# Schwarzes Loch



## Fey (6. August 2001)

Hi zusammen...

also Eure Tentakel-Thread hat mich mal dazu animiert selbst mal was zu machen. Soweit so gut. Ich hab mir überlegt das die Tentakel aus nem schwarzen Loch im Weltall rauskommen. Soweit auch noch gut. Woran es jetzt scheitert ist die Umsetzung. Das Loch wirkt aufgesetzt, bei den Tentakeln kann ich tun und lassen was ich will, es will einfach nicht so aussehen wie wenn die da rauskommen.

Ne Idee wie ich das am besten bewerkstelligen könnte?

Liebe Grüße, Fey

Hier könnt Ihr Euch das ganze mal anschauen.


----------



## BlackMunky (6. August 2001)

Also ersteinmal würde ich dir from der tentakel im schwarzen loch zusammenlaufen lassen also das es so aussieht als ob sie ins unendliche gehen und dann würde ich noch den selben radialen blur anwenden wie bei den sternen.

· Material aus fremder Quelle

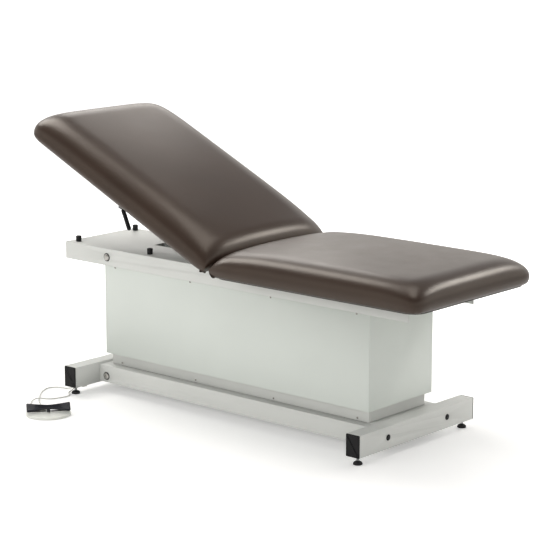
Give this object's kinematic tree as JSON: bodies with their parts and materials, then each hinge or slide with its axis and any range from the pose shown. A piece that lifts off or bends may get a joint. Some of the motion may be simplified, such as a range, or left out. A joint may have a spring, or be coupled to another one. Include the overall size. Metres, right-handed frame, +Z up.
{
  "type": "height-adjustable examination couch",
  "caption": "Padded examination couch with a tilting backrest, on a boxed scissor lift over a levelled base, worked by a loose foot pedal.",
  "frame": {"origin": "on the floor under the middle of the whole object, the foot control included and its two leads left out", "axes": "+X towards the foot end along the long side, +Y towards the rear long side, away from the foot control, +Z up"},
  "size_m": [1.8482, 0.9996, 1.0602],
  "materials": {
    "frame_paint": "satin",
    "shroud_paint": "satin",
    "upholstery": "satin",
    "black_plastic": "satin",
    "black_rubber": "matte",
    "bright_steel": "polished",
    "zinc_plated_steel": "satin",
    "board": "matte",
    "white_plastic": "satin",
    "dark_pedal_plastic": "satin",
    "nylon": "satin",
    "black_painted_steel": "satin"
  },
  "bodies": {
    "base": {"cross_leg_head": "frame_paint", "cross_leg_foot": "frame_paint", "leg_cap_head_front": "black_plastic", "leg_cap_head_rear": "black_plastic", "leg_cap_foot_front": "black_plastic", "leg_cap_foot_rear": "black_plastic", "leg_plug_front": "black_plastic", "leg_plug_rear": "black_plastic", "base_rail_front": "frame_paint", "base_rail_rear": "frame_paint", "mains_inlet": "black_plastic", "base_pan": "frame_paint", "plinth_skirt": "frame_paint", "control_box": "black_plastic", "lower_pivot_shaft": "bright_steel", "lead_gland": "white_plastic", "pedal_housing": "white_plastic", "pedal_lead_up": "white_plastic", "pedal_lead_down": "white_plastic"},
    "pedal_rocker": {"pedal_rocker": "dark_pedal_plastic"},
    "scissor_a": {"scissor_arm_a_front": "zinc_plated_steel", "scissor_arm_a_rear": "zinc_plated_steel", "scissor_tube_a": "zinc_plated_steel", "scissor_pin_front": "bright_steel", "scissor_pin_rear": "bright_steel"},
    "scissor_b": {"scissor_arm_b_front": "zinc_plated_steel", "scissor_arm_b_rear": "zinc_plated_steel", "scissor_tube_b": "zinc_plated_steel"},
    "upper_roller_front": {"upper_roller_front": "nylon"},
    "upper_roller_rear": {"upper_roller_rear": "nylon"},
    "lower_roller_front": {"lower_roller_front": "nylon"},
    "lower_roller_rear": {"lower_roller_rear": "nylon"},
    "actuator": {"actuator_tube": "zinc_plated_steel", "actuator_motor": "black_plastic"},
    "actuator_rod": {"actuator_rod": "bright_steel"},
    "top": {"top_frame": "frame_paint", "upper_track_front": "frame_paint", "upper_track_rear": "frame_paint", "upper_pivot_shaft": "bright_steel", "outer_shroud": "shroud_paint", "bumper_head_front": "black_rubber", "bumper_head_rear": "black_rubber", "bumper_mid_front": "black_rubber", "bumper_mid_rear": "black_rubber", "seat_board": "board", "seat_cushion": "upholstery", "hinge_bracket": "zinc_plated_steel", "hinge_pin": "bright_steel"},
    "backrest": {"backrest_board": "board", "backrest_cushion": "upholstery", "hinge_leaf": "zinc_plated_steel", "backrest_bracket": "frame_paint", "lever_bracket": "zinc_plated_steel"},
    "gas_cylinder": {"gas_cylinder": "black_painted_steel"},
    "gas_rod": {"gas_rod": "bright_steel"},
    "release_lever": {"release_lever": "black_plastic"},
    "levelling_foot_head_front": {"levelling_foot_head_front": "black_rubber"},
    "levelling_foot_head_rear": {"levelling_foot_head_rear": "black_rubber"},
    "levelling_foot_foot_front": {"levelling_foot_foot_front": "black_rubber"},
    "levelling_foot_foot_rear": {"levelling_foot_foot_rear": "black_rubber"}
  },
  "joints": [
    {"name": "foot_height_head_front", "type": "slide", "parent": "base", "child": "levelling_foot_head_front", "axis": [0, 0, 1], "range_m": [-0.012, 0]},
    {"name": "foot_height_head_rear", "type": "slide", "parent": "base", "child": "levelling_foot_head_rear", "axis": [0, 0, 1], "range_m": [-0.012, 0]},
    {"name": "foot_height_foot_front", "type": "slide", "parent": "base", "child": "levelling_foot_foot_front", "axis": [0, 0, 1], "range_m": [-0.012, 0]},
    {"name": "foot_height_foot_rear", "type": "slide", "parent": "base", "child": "levelling_foot_foot_rear", "axis": [0, 0, 1], "range_m": [-0.012, 0]},
    {"name": "lift", "type": "hinge", "parent": "base", "child": "scissor_a", "pos_m": [-0.66893, 0.15678, 0.061], "axis": [0, -1, 0], "range_deg": [-1.78, 14.28]},
    {"name": "lift_cross", "type": "hinge", "parent": "scissor_a", "child": "scissor_b", "pos_m": [-0.06213, 0.15678, 0.294], "axis": [0, -1, 0], "range_deg": [-29.06, 4.06]},
    {"name": "lift_top", "type": "hinge", "parent": "scissor_b", "child": "top", "pos_m": [-0.66893, 0.15678, 0.527], "axis": [0, -1, 0], "range_deg": [-2.28, 14.78]},
    {"name": "upper_roller_front_spin", "type": "hinge", "parent": "scissor_a", "child": "upper_roller_front", "pos_m": [0.54468, 0.02278, 0.527], "axis": [0, -1, 0], "range_deg": [-440.97, 57.59]},
    {"name": "lower_roller_front_spin", "type": "hinge", "parent": "scissor_b", "child": "lower_roller_front", "pos_m": [0.54468, 0.03678, 0.061], "axis": [0, -1, 0], "range_deg": [-57.59, 440.97]},
    {"name": "upper_roller_rear_spin", "type": "hinge", "parent": "scissor_a", "child": "upper_roller_rear", "pos_m": [0.54468, 0.29078, 0.527], "axis": [0, -1, 0], "range_deg": [-440.97, 57.59]},
    {"name": "lower_roller_rear_spin", "type": "hinge", "parent": "scissor_b", "child": "lower_roller_rear", "pos_m": [0.54468, 0.27678, 0.061], "axis": [0, -1, 0], "range_deg": [-57.59, 440.97]},
    {"name": "actuator_swing", "type": "hinge", "parent": "base", "child": "actuator", "pos_m": [0.43907, 0.15678, 0.072], "axis": [0, -1, 0], "range_deg": [-9.28, 1.59]},
    {"name": "actuator_rod_swing", "type": "hinge", "parent": "scissor_a", "child": "actuator_rod", "pos_m": [-0.16915, 0.15678, 0.21006], "axis": [0, -1, 0], "range_deg": [-23.56, 3.37]},
    {"name": "backrest_tilt", "type": "hinge", "parent": "top", "child": "backrest", "pos_m": [-0.01093, 0.15678, 0.582], "axis": [0, 1, 0], "range_deg": [-22.5, 45.1]},
    {"name": "gas_cylinder_swing", "type": "hinge", "parent": "top", "child": "gas_cylinder", "pos_m": [-0.60293, 0.17378, 0.53], "axis": [0, -1, 0], "range_deg": [-8.09, 15.7]},
    {"name": "gas_rod_swing", "type": "hinge", "parent": "backrest", "child": "gas_rod", "pos_m": [-0.17581, 0.17378, 0.55931], "axis": [0, -1, 0], "range_deg": [-30.59, 60.8]},
    {"name": "release_lever_pull", "type": "hinge", "parent": "backrest", "child": "release_lever", "pos_m": [-0.46802, -0.14322, 0.7611], "axis": [0, -1, 0], "range_deg": [0, 14], "stiffness_Nm_per_rad": 0.6, "springref_deg": -11.46},
    {"name": "pedal_rock", "type": "hinge", "parent": "base", "child": "pedal_rocker", "pos_m": [-0.58893, -0.42122, 0.0185], "axis": [-0.766, 0.6428, 0], "range_deg": [-4, 4], "stiffness_Nm_per_rad": 4}
  ],
  "couplings": [
    {"joint": "lift_cross", "follows": "lift", "ratio": -2},
    {"joint": "lift_top", "follows": "lift", "ratio": 1},
    {"joint": "upper_roller_front_spin", "follows": "lift", "ratio": -30.67},
    {"joint": "lower_roller_front_spin", "follows": "lift", "ratio": 30.67},
    {"joint": "upper_roller_rear_spin", "follows": "lift", "ratio": -30.67},
    {"joint": "lower_roller_rear_spin", "follows": "lift", "ratio": 30.67},
    {"joint": "actuator_swing", "follows": "lift", "ratio": -0.6147},
    {"joint": "actuator_rod_swing", "follows": "lift", "ratio": -1.6147},
    {"joint": "gas_cylinder_swing", "follows": "backrest_tilt", "ratio": 0.3371},
    {"joint": "gas_rod_swing", "follows": "backrest_tilt", "ratio": 1.3371}
  ]
}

ich hoffe du hast verstanden was ich meine und dass ichd ir irgendwie weiterhelfen konnte


----------



## Fey (6. August 2001)

Hi BlackMunky...

so irgendwie hatte ich es mir auch vorgestellt. Das mit der Form im schwarzen Loch zusammenlaufen lassen, aber wie schon erwähnt scheitert es bei mir immer an der Umsetzung. Wie bewerkstellige ich das am besten?

Und wie ist das nochmal mit dem radialen Blur gemeint?

Liebe Grüße Fey

P.S.: Mit mir braucht man Geduld, aber es wird sich lohnen *g*


----------



## Fey (7. August 2001)

Hi ihr Lieben...

hat denn keiner außer BlackMunky ne Idee? Das kann doch eigentlich nicht sein oder?

Bitte bitte helft mir 

LG, Fey


----------



## loki (7. August 2001)

idee habe ich ersmal keine, aber bedenke doch, dass ein schwarzes loch worklich aufgesetzt aussieht (ausserdem ist es rund)...

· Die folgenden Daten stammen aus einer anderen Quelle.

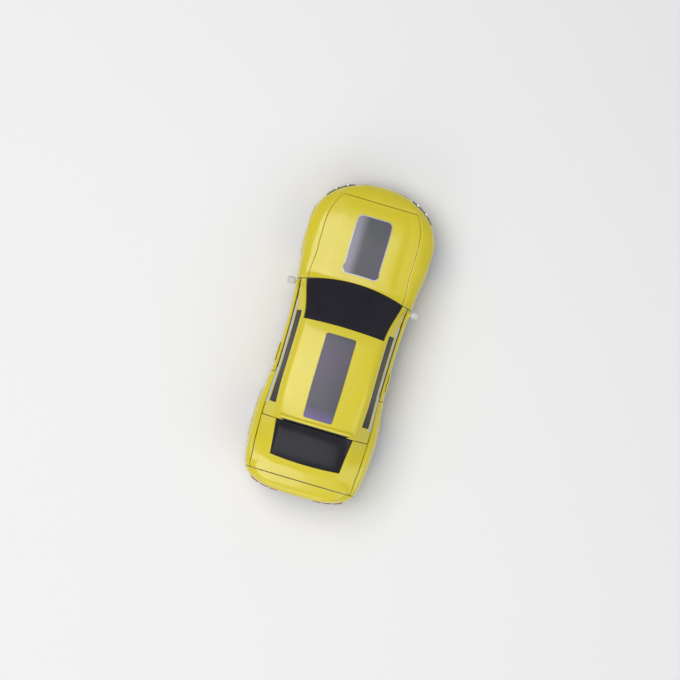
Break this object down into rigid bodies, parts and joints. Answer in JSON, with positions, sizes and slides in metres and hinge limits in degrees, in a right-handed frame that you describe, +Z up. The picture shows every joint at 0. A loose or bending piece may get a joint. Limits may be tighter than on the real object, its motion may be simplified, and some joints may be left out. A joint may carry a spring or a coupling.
{
  "type": "transforming robot car",
  "caption": "Toy coupe with steered front wheels and driven rear wheels, whose cabin stands up on the tail to make a robot with a head and arms.",
  "frame": {"origin": "on the ground under the middle of the car", "axes": "-Y is forwards, towards the nose; +X is the driver's left; +Z is up"},
  "size_m": [0.106, 0.25, 0.0707],
  "materials": {
    "yellow_body": "glossy moulded lemon yellow",
    "black_plastic": "satin moulded black",
    "grey_plastic": "satin moulded grey",
    "stripe_plastic": "matt dark grey-violet print",
    "dark_glazing": "glossy near-black",
    "white_plastic": "satin white",
    "red_plastic": "glossy red",
    "silver_plating": "bright vacuum plating",
    "tyre_rubber": "matt rubber",
    "steel": "bright",
    "nylon": "natural white",
    "lamp_lens": "clear lens over silver",
    "circuit_board": "green solder mask",
    "battery_sleeve": "blue shrink sleeve"
  },
  "bodies": {
    "base": {"chassis_plate": "black_plastic", "lower_leg_left": "grey_plastic", "lower_leg_right": "grey_plastic", "hip_frame": "black_plastic", "waist_pin": "steel", "drive_motor": "silver_plating", "battery_pack": "battery_sleeve", "battery_cover": "black_plastic", "cover_screw": "steel", "tail_shell": "yellow_body", "rear_window": "dark_glazing", "rear_quarter_left": "yellow_body", "rear_quarter_right": "yellow_body", "rear_bumper": "yellow_body"},
    "rear_wheels": {"rear_axle": "steel", "axle_gear": "nylon", "tyre_rear_left": "tyre_rubber", "tyre_rear_right": "tyre_rubber", "rim_rear_left": "silver_plating", "rim_rear_right": "silver_plating"},
    "pinion": {"motor_pinion": "steel"},
    "switch": {"power_switch": "red_plastic"},
    "torso": {"torso_frame": "black_plastic", "chest_plate": "red_plastic", "abdomen_plate": "silver_plating", "hip_plate": "white_plastic", "circuit_board": "circuit_board", "speaker": "black_plastic", "lift_motor": "silver_plating", "roof_shell": "yellow_body", "windshield": "dark_glazing", "roof_stripe": "stripe_plastic", "side_window_left": "dark_glazing", "side_window_right": "dark_glazing"},
    "clip": {"front_shell": "yellow_body", "hood_stripe": "stripe_plastic", "headlight_left": "lamp_lens", "headlight_right": "lamp_lens", "front_tray": "black_plastic", "clip_wall": "black_plastic", "steering_servo": "black_plastic", "front_beam": "grey_plastic"},
    "head": {"head_carriage": "grey_plastic", "helmet": "yellow_body", "visor": "dark_glazing"},
    "door_left": {"door_left": "yellow_body", "mirror_left": "grey_plastic", "upper_arm_left": "black_plastic"},
    "door_right": {"door_right": "yellow_body", "mirror_right": "grey_plastic", "upper_arm_right": "black_plastic"},
    "forearm_left": {"forearm_left": "white_plastic"},
    "forearm_right": {"forearm_right": "white_plastic"},
    "tie_rod": {"tie_rod": "steel"},
    "knuckle_left": {"knuckle_left": "grey_plastic"},
    "knuckle_right": {"knuckle_right": "grey_plastic"},
    "front_wheel_left": {"tyre_front_left": "tyre_rubber", "rim_front_left": "silver_plating"},
    "front_wheel_right": {"tyre_front_right": "tyre_rubber", "rim_front_right": "silver_plating"}
  },
  "joints": [
    {"name": "waist_hinge", "type": "hinge", "parent": "base", "child": "torso", "pos_m": [0, 0.068, 0.0664], "axis": [-1, 0, 0], "range_deg": [0, 90]},
    {"name": "clip_fold", "type": "hinge", "parent": "torso", "child": "clip", "pos_m": [0, -0.041, 0.009], "axis": [1, 0, 0], "range_deg": [0, 90]},
    {"name": "head_lift", "type": "slide", "parent": "clip", "child": "head", "axis": [0, 0, 1], "range_m": [0, 0.028]},
    {"name": "door_left_hinge", "type": "hinge", "parent": "torso", "child": "door_left", "pos_m": [0.0412, -0.033, 0.03], "axis": [0, 0, -1], "range_deg": [0, 35]},
    {"name": "door_right_hinge", "type": "hinge", "parent": "torso", "child": "door_right", "pos_m": [-0.0412, -0.033, 0.03], "axis": [0, 0, 1], "range_deg": [0, 35]},
    {"name": "forearm_left_hinge", "type": "hinge", "parent": "door_left", "child": "forearm_left", "pos_m": [0.037, 0.03, 0.03], "axis": [1, 0, 0], "range_deg": [0, 80]},
    {"name": "forearm_right_hinge", "type": "hinge", "parent": "door_right", "child": "forearm_right", "pos_m": [-0.037, 0.03, 0.03], "axis": [1, 0, 0], "range_deg": [0, 80]},
    {"name": "steering_left_turn", "type": "hinge", "parent": "clip", "child": "knuckle_left", "pos_m": [0.031, -0.078, 0.017], "axis": [0, 0, 1], "range_deg": [-16, 16]},
    {"name": "steering_right_turn", "type": "hinge", "parent": "clip", "child": "knuckle_right", "pos_m": [-0.031, -0.078, 0.017], "axis": [0, 0, 1], "range_deg": [-16, 16]},
    {"name": "tie_rod_slide", "type": "slide", "parent": "clip", "child": "tie_rod", "axis": [1, 0, 0], "range_m": [-0.0023, 0.0023]},
    {"name": "front_wheel_left_turn", "type": "hinge", "parent": "knuckle_left", "child": "front_wheel_left", "pos_m": [0.041, -0.078, 0.017], "axis": [1, 0, 0], "continuous": true},
    {"name": "front_wheel_right_turn", "type": "hinge", "parent": "knuckle_right", "child": "front_wheel_right", "pos_m": [-0.041, -0.078, 0.017], "axis": [1, 0, 0], "continuous": true},
    {"name": "rear_axle_turn", "type": "hinge", "parent": "base", "child": "rear_wheels", "pos_m": [0, 0.072, 0.017], "axis": [1, 0, 0], "continuous": true},
    {"name": "pinion_turn", "type": "hinge", "parent": "base", "child": "pinion", "pos_m": [0, 0.09, 0.017], "axis": [1, 0, 0], "continuous": true},
    {"name": "power_switch_slide", "type": "slide", "parent": "base", "child": "switch", "axis": [0, 1, 0], "range_m": [0, 0.006]}
  ],
  "couplings": [
    {"joint": "clip_fold", "follows": "waist_hinge", "ratio": 1},
    {"joint": "head_lift", "follows": "waist_hinge", "m_per_rad": 0.017762},
    {"joint": "door_left_hinge", "follows": "waist_hinge", "ratio": 0.388},
    {"joint": "door_right_hinge", "follows": "waist_hinge", "ratio": 0.388},
    {"joint": "forearm_left_hinge", "follows": "waist_hinge", "ratio": 0.888},
    {"joint": "forearm_right_hinge", "follows": "waist_hinge", "ratio": 0.888},
    {"joint": "steering_right_turn", "follows": "steering_left_turn", "ratio": 1},
    {"joint": "tie_rod_slide", "follows": "steering_left_turn", "m_per_rad": -0.00795},
    {"joint": "pinion_turn", "follows": "rear_axle_turn", "ratio": -2}
  ]
}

da können auch keine tentakel rauskommen, da ja die dichte gegen unendlich geht und die gravitationskraft so gross ist, dass da nicht mal licht rauskommt...

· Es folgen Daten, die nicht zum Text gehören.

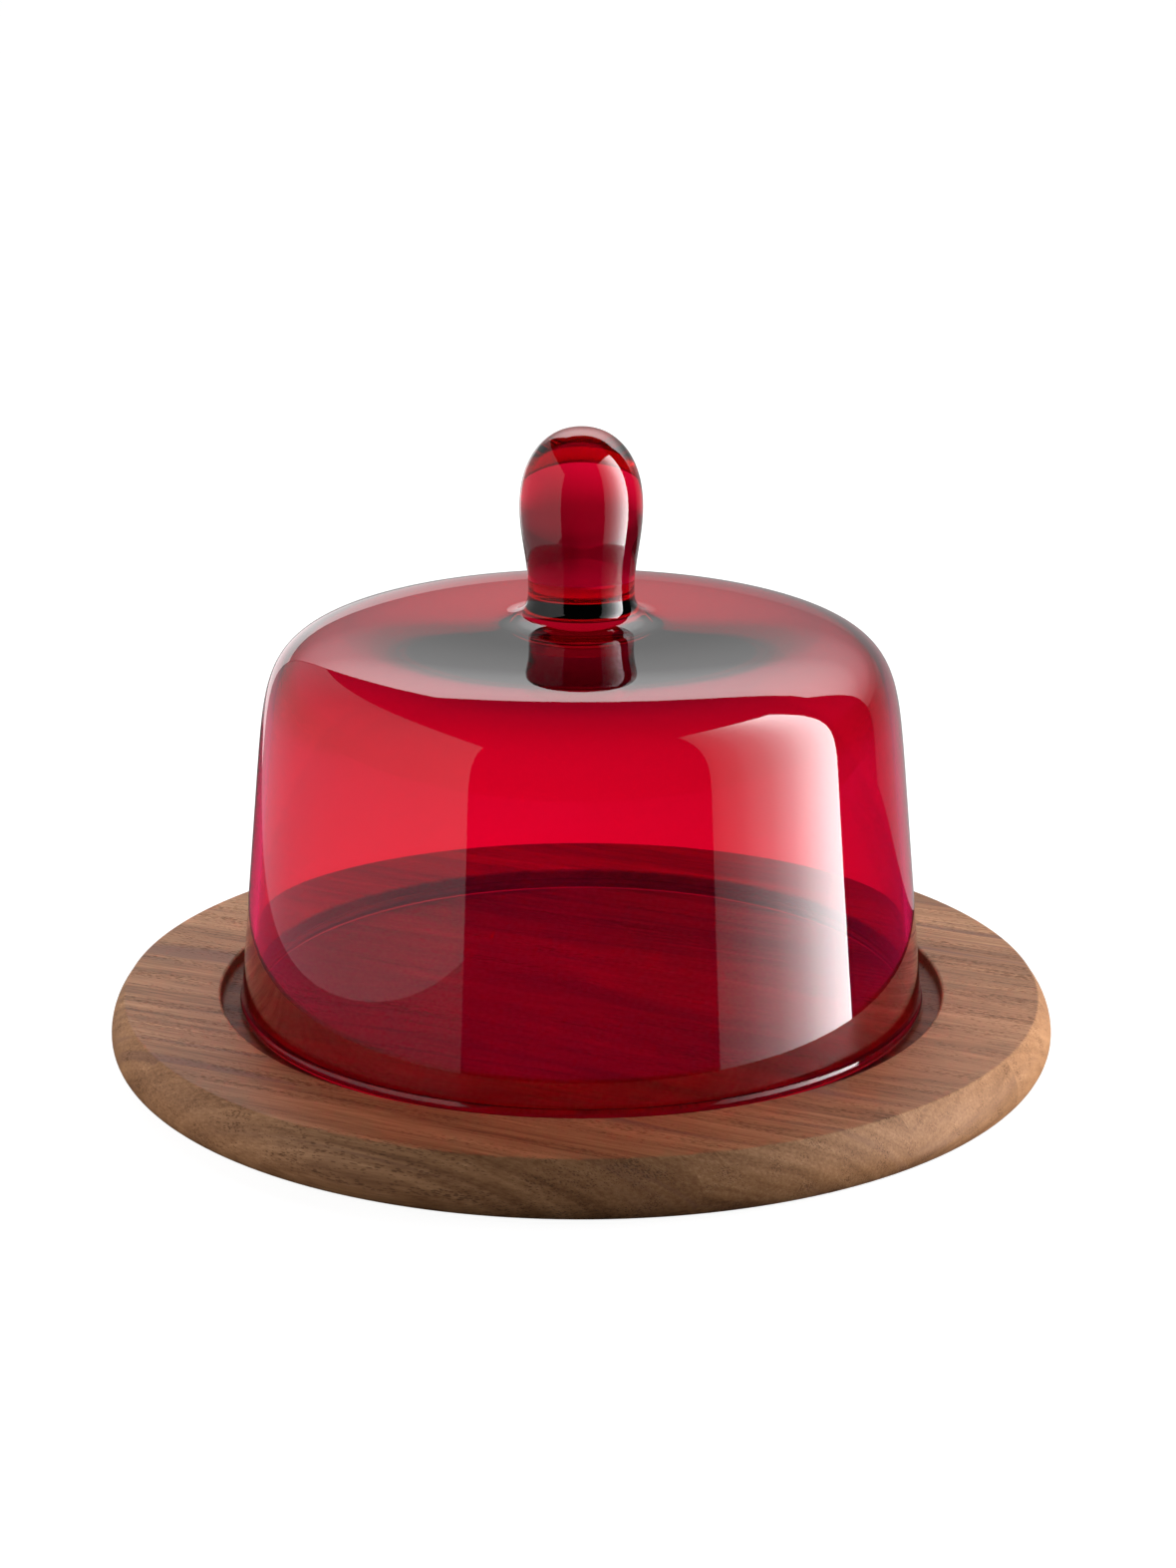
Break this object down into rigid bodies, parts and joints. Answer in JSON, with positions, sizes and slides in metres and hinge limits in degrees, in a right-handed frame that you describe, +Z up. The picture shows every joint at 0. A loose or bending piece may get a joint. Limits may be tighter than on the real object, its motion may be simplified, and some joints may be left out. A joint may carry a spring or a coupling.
{
  "type": "cheese dome",
  "caption": "Glass bell with a blown knob standing in the round pocket of a wooden serving board, to cover and carry cheese.",
  "frame": {"origin": "centre of the board's underside, on the axis of the bell", "axes": "+Z up along the axis of the bell and knob, +X along the grain of the board's staves"},
  "size_m": [0.28, 0.28, 0.1859],
  "materials": {
    "stave_1_wood": "oiled, dark olive brown",
    "stave_2_wood": "oiled, light tan brown",
    "stave_3_wood": "oiled, reddish brown",
    "stave_4_wood": "oiled, orange brown",
    "stave_5_wood": "oiled, brown",
    "stave_6_wood": "oiled, brown",
    "bell_glass": "clear red, fire polished",
    "knob_glass": "clear red, fire polished"
  },
  "bodies": {
    "board": {"board_stave_1": "stave_1_wood", "board_stave_2": "stave_2_wood", "board_stave_3": "stave_3_wood", "board_stave_4": "stave_4_wood", "board_stave_5": "stave_5_wood", "board_stave_6": "stave_6_wood"},
    "dome": {"glass_bell": "bell_glass", "glass_knob": "knob_glass"}
  },
  "joints": [
    {"name": "dome_lift", "type": "slide", "parent": "board", "child": "dome", "axis": [0, 0, 1], "range_m": [0, 0.2]}
  ]
}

oh... ich schweife ab... sorry...

ber du könntest den himmel, den ich dunkler machen würde, ja mit schmirfinger oder magischen formeln in das schwarze loch, welches es ja nun in wirklichkeit nicht ist, reinlaufen lasen, also so, als obe er aufgesaugt wird...

loki:#


----------



## BlackMunky (8. August 2001)

Also hab jetzt mal nen versuch von nem schwarzen loch gemach. Wirklich schwer wirds erst bei den Tentakeln da man die ja von vorne sieht. Das heißt sie müssen 3dimensional erschenen und das ist in photoshop sehr umständlich.


----------



## bdragon (8. August 2001)

Ich habe Dir mal eine wissentschaftliche Zeichnung rausgesucht. Da kannst Du Dir ja mal ansehen wie Wissenschaftler sich ein Blackhole vorstellen.

bdragon

-------------------------
Nachtrag


Ach ja rein wissenschaftlich gesehen kann man eine leuchtende Akkretetionscheibe sehen. (Ähnlich wie die Saturnringe)

Das liegt daran das ein schwarzes Loch Materie einfängt diese beginnt unter der starken Gravitation an auf das schwarze Loch stürzen. Da das aber in den seltensten Fällen direkt ist. Beginnt die Materie um das schwarze Loch zukreisen. Dabei nimmt die Geschwindigkeit ständig zu. Dabei entsteht aber auch Reibung. Grössere Materieansammlungen werden dabei zu Staub zerrieben. Durch die ständige Aufheizung wird das Plasma das dabei ensteht zum Leuchten angeregt. Anhand dieser Aureole kann man ein schwarze Loch doch sehen. Vorraussetzung für dieses Phänomen ist aber das sich relativ viel Materie in der Umgebung des Blackhole befinden.

Ich hoffe ich konnte Dir beschreiben wie man sich ein Blackhole bildlich vorstellen muss.

Ich finde die Idee mit den Tentakeln ganz gut, aber es passt thematisch nicht so, wenn Du Tentakeln willst mach doch die Tentakeln lege ein hellen leuchtenden Schleier davor und nenn das ganze einen Dimensionsriss.

bdragon
-----------------------------------


----------



## Fey (8. August 2001)

Danke danke...

@BlackMunky - Sieht net schlecht aus, muss mal schaun wie ich das am besten hinkriege...

Und nochmal für die Allgemeinheit. Mein schwarzes Loch war nicht als das schwarze Loch gemeint was man im groben unter Schwarzem Loch im Weltall versteht. Es sollte halt ein Loch sein aus dem was rauskommt. Und dieses Loch sollte halt zufällig schwarz sein. Ich glaube sowas lässt sich am besten mit 3D Progs realisieren oder? ... Ach, wenn ich doch nur 'n Rechner hätte der sowas kann *smile* Mit meiner alten Mühle kann ich 3D vergessen. 

Nochmal danke für Eure Bemühungen. Soll aber nicht heißen, das ihr Eure heissen Ideen nich doch noch preisgeben könnt wenn Ihr welche habt. 

CYAll Fey


----------



## loki (8. August 2001)

ich habe auch noch eine nette schwarzes-loch-lösung gefunden... nicht sonderlich realistisch, aber dafür schön...


----------



## Cybersonic (8. August 2001)

Hmm... dein Bild sieht aus, als hättest du Gausch drauf gemacht. Lass das lieber. Im Tentakel Thread steht alles, wie man einigermaßen gute hinbekommt. Ich würde versuchen die Tentakel mit einem 3D Prog zu machen und dann in dein Sternenbild einzuschneiden, das gibt dem ganzen mehr räumliche Tiefe und Realismus


----------



## Fey (9. August 2001)

Hallo...

danke für Eure Ideen und Anregungen...

@loki - sieht klasse aus, und es ist ja nicht gesagt, das alles was man macht auch realistisch sein muss. Wär ja langweilig. 

@Cybersonic - Wie oben schon erwähnt isses mit'm 3D Prog Essig bei mir. Zu meiner Schrottmühle: PI 166, 32 mb Ram...noch fragen? *g* Für was besseres reichts leider net...

LG, Fey


----------